Pull each line holding "that" out of the entries below.
— Start DATASET ENTRIES —
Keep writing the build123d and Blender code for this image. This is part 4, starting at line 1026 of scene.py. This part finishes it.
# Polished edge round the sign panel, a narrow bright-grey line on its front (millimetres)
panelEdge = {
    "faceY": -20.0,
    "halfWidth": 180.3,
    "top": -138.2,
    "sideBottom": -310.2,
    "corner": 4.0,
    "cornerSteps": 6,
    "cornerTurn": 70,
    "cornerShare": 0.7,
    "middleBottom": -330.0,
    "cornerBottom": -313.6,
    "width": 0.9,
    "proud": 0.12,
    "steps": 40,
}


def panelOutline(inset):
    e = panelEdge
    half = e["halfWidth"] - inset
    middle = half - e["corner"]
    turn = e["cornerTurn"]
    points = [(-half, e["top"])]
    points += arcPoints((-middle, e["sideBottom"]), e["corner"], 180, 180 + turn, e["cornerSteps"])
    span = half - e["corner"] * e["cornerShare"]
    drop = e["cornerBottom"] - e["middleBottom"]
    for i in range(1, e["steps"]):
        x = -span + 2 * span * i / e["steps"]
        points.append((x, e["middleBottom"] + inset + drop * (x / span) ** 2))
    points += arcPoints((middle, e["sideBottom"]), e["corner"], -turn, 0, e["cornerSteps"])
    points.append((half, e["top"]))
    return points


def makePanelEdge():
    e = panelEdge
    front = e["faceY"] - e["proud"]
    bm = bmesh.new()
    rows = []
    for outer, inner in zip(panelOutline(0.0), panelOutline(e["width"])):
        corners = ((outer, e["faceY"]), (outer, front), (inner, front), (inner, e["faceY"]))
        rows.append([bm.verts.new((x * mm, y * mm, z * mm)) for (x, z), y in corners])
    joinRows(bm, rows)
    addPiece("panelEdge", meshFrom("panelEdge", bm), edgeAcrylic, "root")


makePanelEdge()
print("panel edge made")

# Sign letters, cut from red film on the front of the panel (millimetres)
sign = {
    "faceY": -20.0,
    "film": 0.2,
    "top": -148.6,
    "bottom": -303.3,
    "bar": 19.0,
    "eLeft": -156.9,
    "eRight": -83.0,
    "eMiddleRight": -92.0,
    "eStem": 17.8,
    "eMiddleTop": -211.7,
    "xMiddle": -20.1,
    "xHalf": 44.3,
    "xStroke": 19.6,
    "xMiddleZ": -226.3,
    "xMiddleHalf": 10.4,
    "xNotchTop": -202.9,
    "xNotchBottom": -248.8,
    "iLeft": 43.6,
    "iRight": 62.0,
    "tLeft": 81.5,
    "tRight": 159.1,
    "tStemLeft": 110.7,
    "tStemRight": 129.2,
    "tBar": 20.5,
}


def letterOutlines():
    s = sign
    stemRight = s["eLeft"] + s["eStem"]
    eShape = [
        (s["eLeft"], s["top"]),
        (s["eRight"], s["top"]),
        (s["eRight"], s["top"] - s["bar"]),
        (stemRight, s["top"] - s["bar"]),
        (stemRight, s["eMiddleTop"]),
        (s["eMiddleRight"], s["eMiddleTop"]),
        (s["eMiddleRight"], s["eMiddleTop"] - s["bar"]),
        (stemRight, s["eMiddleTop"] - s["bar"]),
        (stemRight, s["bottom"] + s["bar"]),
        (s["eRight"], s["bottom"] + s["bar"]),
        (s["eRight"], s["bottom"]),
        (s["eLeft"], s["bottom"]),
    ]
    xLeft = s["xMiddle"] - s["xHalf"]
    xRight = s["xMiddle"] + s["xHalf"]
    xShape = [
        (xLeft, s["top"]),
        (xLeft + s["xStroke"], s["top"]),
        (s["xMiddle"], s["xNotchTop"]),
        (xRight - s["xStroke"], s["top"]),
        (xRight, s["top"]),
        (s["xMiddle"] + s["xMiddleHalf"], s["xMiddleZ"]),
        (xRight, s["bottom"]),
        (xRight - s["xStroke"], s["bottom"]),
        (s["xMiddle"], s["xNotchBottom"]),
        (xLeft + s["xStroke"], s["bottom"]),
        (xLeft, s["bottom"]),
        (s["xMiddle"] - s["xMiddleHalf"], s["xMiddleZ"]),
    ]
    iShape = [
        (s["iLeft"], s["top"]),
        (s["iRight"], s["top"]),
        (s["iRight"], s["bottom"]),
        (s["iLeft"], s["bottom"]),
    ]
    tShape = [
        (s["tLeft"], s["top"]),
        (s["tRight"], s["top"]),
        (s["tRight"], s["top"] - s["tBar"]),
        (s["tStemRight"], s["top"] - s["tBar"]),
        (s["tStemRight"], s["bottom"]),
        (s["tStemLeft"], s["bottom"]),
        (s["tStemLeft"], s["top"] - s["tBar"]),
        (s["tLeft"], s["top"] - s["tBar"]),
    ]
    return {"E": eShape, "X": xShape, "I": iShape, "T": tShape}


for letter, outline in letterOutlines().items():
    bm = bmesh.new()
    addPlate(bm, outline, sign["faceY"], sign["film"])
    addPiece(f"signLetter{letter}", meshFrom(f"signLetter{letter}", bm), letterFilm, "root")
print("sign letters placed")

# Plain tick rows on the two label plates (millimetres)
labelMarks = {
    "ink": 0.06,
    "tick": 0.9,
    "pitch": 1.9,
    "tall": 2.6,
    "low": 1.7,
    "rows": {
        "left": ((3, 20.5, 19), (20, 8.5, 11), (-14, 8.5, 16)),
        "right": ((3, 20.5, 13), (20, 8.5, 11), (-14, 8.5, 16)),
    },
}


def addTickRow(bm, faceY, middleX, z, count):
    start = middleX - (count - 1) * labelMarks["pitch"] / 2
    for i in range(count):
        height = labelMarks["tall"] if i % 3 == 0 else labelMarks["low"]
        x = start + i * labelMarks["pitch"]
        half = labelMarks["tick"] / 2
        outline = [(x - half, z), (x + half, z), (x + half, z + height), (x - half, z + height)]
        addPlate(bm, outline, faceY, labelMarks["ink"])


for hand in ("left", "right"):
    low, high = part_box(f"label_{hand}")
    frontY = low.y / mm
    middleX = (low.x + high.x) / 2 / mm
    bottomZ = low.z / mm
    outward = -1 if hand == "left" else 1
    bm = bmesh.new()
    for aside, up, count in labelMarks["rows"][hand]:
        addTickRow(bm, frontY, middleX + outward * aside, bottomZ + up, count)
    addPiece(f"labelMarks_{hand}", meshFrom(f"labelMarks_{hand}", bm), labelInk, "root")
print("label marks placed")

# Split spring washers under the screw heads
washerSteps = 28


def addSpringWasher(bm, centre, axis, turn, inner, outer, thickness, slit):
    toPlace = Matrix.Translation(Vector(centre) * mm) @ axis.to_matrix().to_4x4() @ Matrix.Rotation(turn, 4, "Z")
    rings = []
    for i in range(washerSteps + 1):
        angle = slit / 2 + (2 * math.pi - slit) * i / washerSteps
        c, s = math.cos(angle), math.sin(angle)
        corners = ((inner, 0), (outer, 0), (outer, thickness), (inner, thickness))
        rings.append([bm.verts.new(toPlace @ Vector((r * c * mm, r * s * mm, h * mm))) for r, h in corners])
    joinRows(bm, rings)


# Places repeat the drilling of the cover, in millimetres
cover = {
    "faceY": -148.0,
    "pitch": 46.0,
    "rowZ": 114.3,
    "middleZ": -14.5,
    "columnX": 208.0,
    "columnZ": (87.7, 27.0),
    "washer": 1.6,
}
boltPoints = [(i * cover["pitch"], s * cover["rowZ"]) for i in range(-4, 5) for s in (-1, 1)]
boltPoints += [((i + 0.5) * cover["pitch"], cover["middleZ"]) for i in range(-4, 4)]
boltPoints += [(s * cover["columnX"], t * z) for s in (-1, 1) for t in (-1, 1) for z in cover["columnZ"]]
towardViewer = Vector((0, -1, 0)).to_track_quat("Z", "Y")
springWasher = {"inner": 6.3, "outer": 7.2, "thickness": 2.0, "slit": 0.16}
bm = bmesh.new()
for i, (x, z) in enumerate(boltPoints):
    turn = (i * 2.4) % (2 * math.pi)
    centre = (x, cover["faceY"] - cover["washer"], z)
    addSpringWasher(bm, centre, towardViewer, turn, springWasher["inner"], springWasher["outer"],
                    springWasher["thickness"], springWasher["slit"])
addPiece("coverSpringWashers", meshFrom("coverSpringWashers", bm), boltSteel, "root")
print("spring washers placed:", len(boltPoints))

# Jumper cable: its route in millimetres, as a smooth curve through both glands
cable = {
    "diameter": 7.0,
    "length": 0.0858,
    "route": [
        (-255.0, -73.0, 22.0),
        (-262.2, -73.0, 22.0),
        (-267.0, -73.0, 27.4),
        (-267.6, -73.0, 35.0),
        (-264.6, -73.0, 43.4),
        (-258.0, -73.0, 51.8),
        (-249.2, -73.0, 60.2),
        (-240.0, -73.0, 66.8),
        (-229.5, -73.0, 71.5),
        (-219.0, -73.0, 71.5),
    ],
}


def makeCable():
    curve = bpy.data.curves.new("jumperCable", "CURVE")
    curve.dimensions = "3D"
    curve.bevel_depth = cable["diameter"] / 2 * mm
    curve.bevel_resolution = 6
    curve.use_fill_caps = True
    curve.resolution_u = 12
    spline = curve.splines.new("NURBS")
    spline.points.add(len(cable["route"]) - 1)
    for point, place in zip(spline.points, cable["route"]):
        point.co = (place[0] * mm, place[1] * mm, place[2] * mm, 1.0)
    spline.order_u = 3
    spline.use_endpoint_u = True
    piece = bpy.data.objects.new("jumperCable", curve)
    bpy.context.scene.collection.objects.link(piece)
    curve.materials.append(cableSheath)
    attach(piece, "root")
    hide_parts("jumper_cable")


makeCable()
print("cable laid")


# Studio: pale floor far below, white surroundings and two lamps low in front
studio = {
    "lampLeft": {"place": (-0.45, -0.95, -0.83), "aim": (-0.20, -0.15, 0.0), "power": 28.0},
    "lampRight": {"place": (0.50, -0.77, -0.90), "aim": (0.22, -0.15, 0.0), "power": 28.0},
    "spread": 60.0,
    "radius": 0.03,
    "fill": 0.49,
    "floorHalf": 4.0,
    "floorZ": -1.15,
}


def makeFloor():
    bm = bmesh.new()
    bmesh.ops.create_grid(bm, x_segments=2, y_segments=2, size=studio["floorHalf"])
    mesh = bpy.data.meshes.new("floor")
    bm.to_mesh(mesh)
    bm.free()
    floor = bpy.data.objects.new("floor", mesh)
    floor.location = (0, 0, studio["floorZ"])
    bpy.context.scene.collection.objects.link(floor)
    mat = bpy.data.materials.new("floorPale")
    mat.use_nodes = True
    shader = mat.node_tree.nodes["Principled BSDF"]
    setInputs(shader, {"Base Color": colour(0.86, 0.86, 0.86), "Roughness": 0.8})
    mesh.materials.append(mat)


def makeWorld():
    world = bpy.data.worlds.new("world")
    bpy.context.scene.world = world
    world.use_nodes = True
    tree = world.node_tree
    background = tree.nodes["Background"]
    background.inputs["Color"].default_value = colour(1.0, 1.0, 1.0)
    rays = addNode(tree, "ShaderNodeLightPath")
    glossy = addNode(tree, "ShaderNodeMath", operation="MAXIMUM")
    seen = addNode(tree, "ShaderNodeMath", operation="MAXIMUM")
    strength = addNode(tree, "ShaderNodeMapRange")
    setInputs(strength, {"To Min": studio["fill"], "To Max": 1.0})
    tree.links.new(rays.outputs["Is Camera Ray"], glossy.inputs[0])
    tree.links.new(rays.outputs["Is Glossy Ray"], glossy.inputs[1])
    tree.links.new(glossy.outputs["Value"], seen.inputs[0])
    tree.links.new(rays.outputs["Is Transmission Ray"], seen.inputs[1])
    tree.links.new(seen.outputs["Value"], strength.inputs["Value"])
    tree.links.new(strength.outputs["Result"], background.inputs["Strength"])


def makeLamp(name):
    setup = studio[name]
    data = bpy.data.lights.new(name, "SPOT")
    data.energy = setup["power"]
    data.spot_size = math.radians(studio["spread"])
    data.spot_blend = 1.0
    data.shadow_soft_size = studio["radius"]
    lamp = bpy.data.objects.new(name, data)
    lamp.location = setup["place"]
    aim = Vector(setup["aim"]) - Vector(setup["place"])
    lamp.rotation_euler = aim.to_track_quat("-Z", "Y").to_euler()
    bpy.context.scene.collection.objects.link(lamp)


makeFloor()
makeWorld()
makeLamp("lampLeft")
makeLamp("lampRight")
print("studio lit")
— End DATASET ENTRIES —
— Start DATASET ENTRIES —
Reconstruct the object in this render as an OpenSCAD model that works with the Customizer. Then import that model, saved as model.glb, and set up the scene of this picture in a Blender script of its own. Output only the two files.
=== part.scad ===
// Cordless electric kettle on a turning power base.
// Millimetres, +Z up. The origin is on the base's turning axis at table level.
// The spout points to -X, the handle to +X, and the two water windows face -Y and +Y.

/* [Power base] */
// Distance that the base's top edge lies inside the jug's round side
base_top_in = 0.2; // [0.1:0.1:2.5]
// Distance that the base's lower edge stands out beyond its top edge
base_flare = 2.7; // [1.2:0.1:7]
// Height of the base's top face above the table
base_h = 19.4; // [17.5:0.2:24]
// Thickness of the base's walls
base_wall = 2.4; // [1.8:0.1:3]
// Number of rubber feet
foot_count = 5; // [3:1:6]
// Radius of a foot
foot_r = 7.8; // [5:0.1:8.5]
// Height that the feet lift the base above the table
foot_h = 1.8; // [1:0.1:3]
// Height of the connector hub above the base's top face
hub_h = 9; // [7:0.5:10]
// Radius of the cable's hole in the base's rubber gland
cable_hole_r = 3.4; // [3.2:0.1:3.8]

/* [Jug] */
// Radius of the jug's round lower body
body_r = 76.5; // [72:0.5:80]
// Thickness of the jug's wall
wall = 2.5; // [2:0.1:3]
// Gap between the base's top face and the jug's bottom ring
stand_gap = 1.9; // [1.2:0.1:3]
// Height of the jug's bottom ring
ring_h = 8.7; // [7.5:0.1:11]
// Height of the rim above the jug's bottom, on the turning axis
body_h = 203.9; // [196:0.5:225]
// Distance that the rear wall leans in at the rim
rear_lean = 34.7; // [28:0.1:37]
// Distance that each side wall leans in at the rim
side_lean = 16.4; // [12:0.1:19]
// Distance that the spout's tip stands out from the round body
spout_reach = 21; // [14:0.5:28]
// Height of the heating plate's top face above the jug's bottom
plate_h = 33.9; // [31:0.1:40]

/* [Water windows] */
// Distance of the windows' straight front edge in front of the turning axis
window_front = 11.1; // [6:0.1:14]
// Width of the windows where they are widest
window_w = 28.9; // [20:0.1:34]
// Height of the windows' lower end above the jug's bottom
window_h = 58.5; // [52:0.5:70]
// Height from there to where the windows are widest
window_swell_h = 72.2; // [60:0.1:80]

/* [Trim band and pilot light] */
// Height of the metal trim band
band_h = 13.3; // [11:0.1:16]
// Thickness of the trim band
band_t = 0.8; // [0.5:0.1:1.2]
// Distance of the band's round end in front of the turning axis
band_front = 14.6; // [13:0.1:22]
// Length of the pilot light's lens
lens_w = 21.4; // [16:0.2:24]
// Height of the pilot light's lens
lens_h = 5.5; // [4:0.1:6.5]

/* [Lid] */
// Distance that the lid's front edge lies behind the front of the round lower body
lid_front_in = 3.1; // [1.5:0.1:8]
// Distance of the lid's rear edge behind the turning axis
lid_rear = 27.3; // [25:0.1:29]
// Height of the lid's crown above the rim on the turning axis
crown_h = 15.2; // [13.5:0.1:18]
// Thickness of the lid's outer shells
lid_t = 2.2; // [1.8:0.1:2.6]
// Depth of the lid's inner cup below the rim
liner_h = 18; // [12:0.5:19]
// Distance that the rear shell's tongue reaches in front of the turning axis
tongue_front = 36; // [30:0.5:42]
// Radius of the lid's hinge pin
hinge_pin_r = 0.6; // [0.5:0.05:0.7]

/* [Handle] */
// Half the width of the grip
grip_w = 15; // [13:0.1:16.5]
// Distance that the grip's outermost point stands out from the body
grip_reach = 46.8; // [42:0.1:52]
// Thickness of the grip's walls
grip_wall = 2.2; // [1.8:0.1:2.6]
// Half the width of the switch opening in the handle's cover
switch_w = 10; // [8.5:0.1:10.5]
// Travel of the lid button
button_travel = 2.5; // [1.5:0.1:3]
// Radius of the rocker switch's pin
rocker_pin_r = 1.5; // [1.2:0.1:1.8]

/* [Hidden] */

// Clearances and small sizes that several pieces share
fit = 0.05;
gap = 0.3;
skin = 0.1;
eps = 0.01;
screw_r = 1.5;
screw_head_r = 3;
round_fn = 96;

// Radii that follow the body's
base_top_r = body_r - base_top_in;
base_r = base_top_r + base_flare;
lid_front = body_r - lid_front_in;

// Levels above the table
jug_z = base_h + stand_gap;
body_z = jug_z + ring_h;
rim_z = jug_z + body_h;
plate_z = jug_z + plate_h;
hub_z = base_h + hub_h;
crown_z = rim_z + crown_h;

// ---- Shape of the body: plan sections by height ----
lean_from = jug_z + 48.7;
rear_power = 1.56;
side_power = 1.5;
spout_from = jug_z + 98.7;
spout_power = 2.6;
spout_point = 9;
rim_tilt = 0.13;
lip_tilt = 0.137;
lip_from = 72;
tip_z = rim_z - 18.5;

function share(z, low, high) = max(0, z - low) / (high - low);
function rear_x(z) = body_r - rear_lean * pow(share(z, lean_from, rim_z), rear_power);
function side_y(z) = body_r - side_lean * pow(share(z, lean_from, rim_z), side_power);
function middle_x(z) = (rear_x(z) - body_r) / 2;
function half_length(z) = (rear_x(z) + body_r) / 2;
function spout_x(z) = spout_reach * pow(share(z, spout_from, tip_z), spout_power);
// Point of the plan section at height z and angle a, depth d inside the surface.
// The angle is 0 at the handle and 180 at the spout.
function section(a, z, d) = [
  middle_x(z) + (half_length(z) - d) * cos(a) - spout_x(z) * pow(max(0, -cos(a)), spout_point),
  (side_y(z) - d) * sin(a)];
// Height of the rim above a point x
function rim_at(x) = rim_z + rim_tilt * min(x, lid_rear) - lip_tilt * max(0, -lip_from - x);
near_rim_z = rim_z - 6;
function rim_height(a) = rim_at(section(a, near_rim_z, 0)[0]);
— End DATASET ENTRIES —
*WRITTEN SOLUTION*:
Reconstruct the object in this render as an OpenSCAD model that works with the Customizer. Then import that model, saved as model.glb, and set up the scene of this picture in a Blender script of its own. Output only the two files.
// Distance that the base's top edge lies inside the jug's round side
// Distance that the base's lower edge stands out beyond its top edge
// Height that the feet lift the base above the table
// Distance that the rear wall leans in at the rim
// Distance that each side wall leans in at the rim
// Distance that the spout's tip stands out from the round body
// Distance that the lid's front edge lies behind the front of the round lower body
// Distance that the rear shell's tongue reaches in front of the turning axis
// Distance that the grip's outermost point stands out from the body
// Clearances and small sizes that several pieces share
// Radii that follow the body's